• [EXTRACTED DATA]
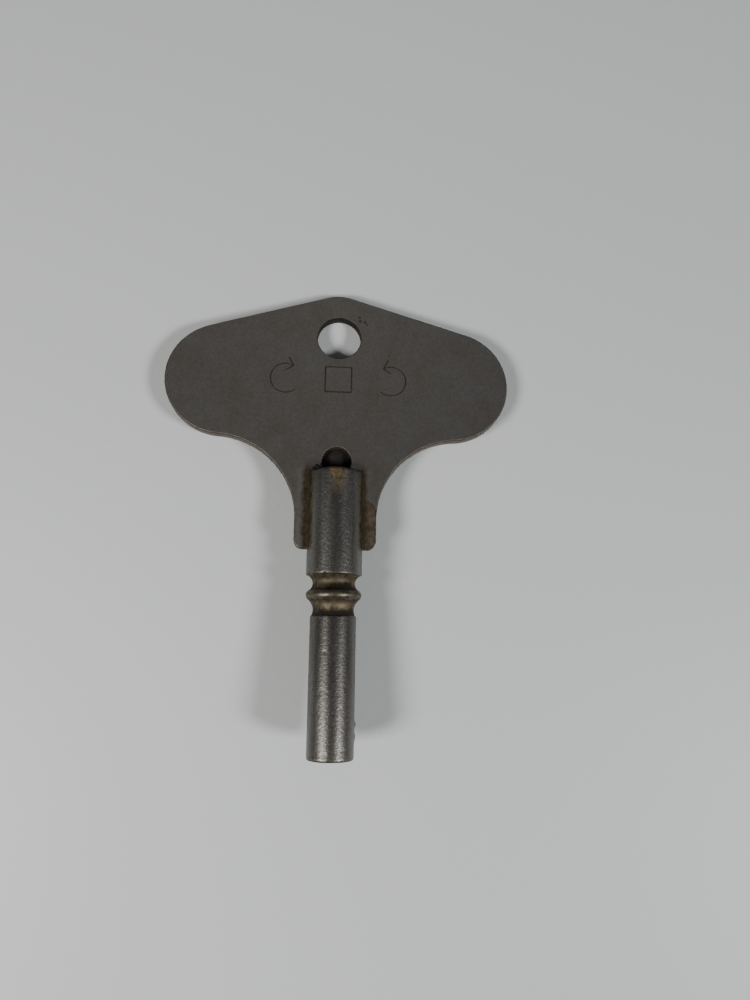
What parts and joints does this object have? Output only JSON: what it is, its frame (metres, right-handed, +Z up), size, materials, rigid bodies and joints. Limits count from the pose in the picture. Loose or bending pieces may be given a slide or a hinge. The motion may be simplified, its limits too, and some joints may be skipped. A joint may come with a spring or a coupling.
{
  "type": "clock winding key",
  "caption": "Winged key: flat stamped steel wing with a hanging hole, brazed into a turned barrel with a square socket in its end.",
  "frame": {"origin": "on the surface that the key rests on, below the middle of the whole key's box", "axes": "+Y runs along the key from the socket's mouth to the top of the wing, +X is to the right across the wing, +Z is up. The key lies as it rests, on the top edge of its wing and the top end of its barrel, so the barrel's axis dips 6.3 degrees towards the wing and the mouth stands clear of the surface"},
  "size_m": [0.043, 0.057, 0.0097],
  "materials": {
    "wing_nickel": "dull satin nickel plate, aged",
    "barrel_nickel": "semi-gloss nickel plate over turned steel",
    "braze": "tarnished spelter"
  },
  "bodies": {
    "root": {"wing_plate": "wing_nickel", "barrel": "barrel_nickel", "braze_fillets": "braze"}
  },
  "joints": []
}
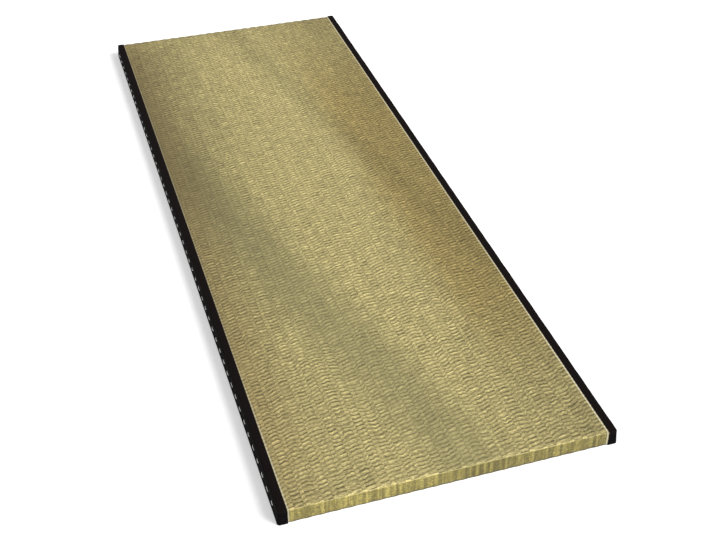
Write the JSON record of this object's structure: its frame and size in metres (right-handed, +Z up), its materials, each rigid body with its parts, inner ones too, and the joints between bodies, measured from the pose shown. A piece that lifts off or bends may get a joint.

• [TASK PROMPT] Return all of the entries exactly as they were supplied.

• [FINAL ANSWER]
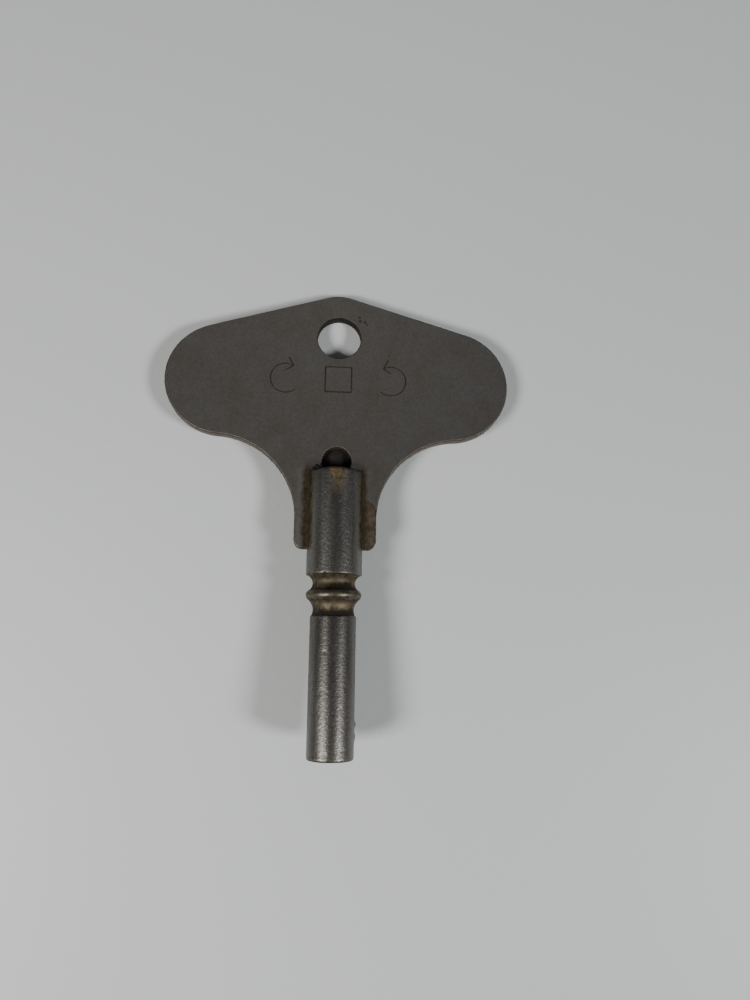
What parts and joints does this object have? Output only JSON: what it is, its frame (metres, right-handed, +Z up), size, materials, rigid bodies and joints. Limits count from the pose in the picture. Loose or bending pieces may be given a slide or a hinge. The motion may be simplified, its limits too, and some joints may be skipped. A joint may come with a spring or a coupling.
{
  "type": "clock winding key",
  "caption": "Winged key: flat stamped steel wing with a hanging hole, brazed into a turned barrel with a square socket in its end.",
  "frame": {"origin": "on the surface that the key rests on, below the middle of the whole key's box", "axes": "+Y runs along the key from the socket's mouth to the top of the wing, +X is to the right across the wing, +Z is up. The key lies as it rests, on the top edge of its wing and the top end of its barrel, so the barrel's axis dips 6.3 degrees towards the wing and the mouth stands clear of the surface"},
  "size_m": [0.043, 0.057, 0.0097],
  "materials": {
    "wing_nickel": "dull satin nickel plate, aged",
    "barrel_nickel": "semi-gloss nickel plate over turned steel",
    "braze": "tarnished spelter"
  },
  "bodies": {
    "root": {"wing_plate": "wing_nickel", "barrel": "barrel_nickel", "braze_fillets": "braze"}
  },
  "joints": []
}
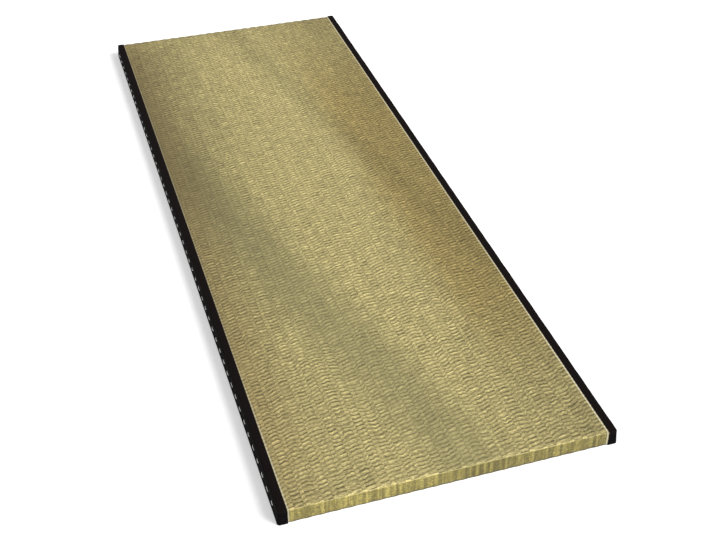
Write the JSON record of this object's structure: its frame and size in metres (right-handed, +Z up), its materials, each rigid body with its parts, inner ones too, and the joints between bodies, measured from the pose shown. A piece that lifts off or bends may get a joint.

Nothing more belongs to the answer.